16 February 2016  •  Author: Victoria White

The US Food and Drug Administration (FDA) has accepted for filing the Allergan‘s supplemental New Drug Application (sNDA) for Teflaro (ceftaroline fosamil).


If approved, this filing will expand the label of Teflaro beyond adults to include the treatment of children two months of age and older with acute bacterial skin and skin structure infections (ABSSSI) including infections caused by methicillin-resistant Staphylococcus aureus (MRSA) and community-acquired bacterial pneumonia (CABP) caused by Staphylococcus pneumoniae and other designated susceptible bacteria.

“The impact of ABSSSI and CABP are significant among children, particularly those under the age of five who are often hospitalised due to these infections. This acceptance brings us one step closer to providing another choice for physicians to properly treat paediatric patients with ABSSSI and CABP, including those infections caused by difficult-to-treat pathogens,” said David Nicholson, Executive Vice President & President, Global Brands Research and Development, Allergan.
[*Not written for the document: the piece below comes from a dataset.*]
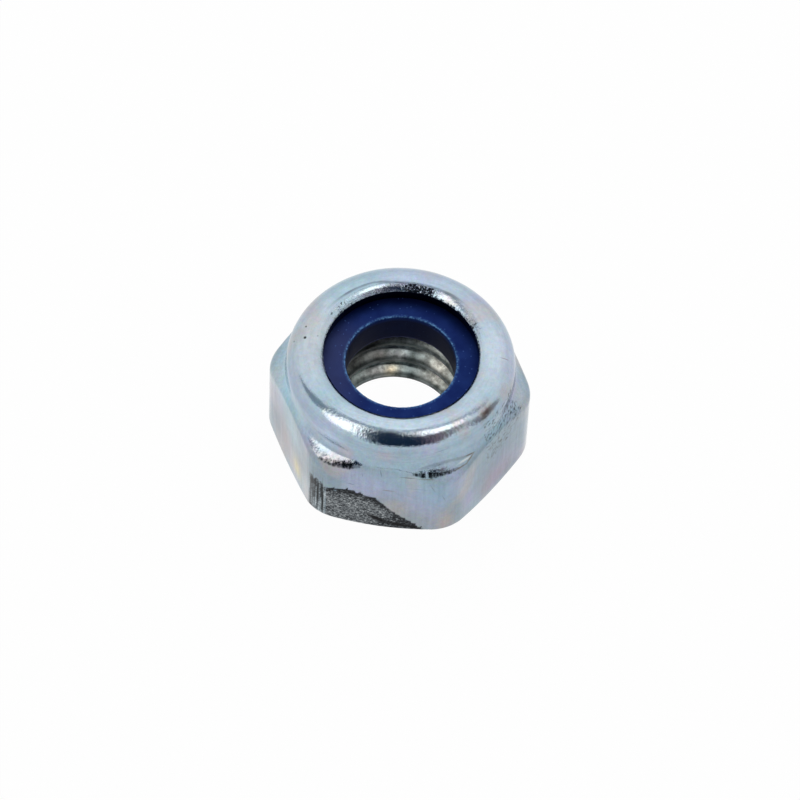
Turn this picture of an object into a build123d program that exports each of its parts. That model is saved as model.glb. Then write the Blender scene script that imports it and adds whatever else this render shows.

sNDA application based on results from 5 clinical studies of Teflaro

Teflaro is a bactericidal cephalosporin with activity against both Gram-positive and Gram-negative pathogens.

This application was based on results from five clinical studies evaluating Teflaro in paediatric patients, including one active-controlled study in subjects with ABSSSI, two active-controlled studies in paediatric patients with CABP and two pharmacokinetic (PK) studies. In the ABSSSI active-controlled study the efficacy and safety of Teflaro were compared with vancomycin or cefazolin with or without aztreonam. In the CABP studies, Teflaro was compared with ceftriaxone or ceftriaxone plus vancomycin.

In the ABSSSI paediatric trial, the clinical response at Study Day 3, as measured by cessation of lesion spread and absence of fever, was 80.4%  in patients treated with Teflaro and 75% for the comparator group.

The CABP paediatric trials evaluated the efficacy and safety of two separate dosing regimens of Teflaro. In the trial submitted for this paediatric filing, the clinical response at Study Day 4, as measured by improvement in at least two out of seven symptoms (cough, dyspnea, chest pain, sputum production, chills, feeling of warmth/feverish and exercise intolerance or lethargy) as well as by no worsening of these symptoms, was 69.2% for patients treated with Teflaro and 66.7% in the comparator group.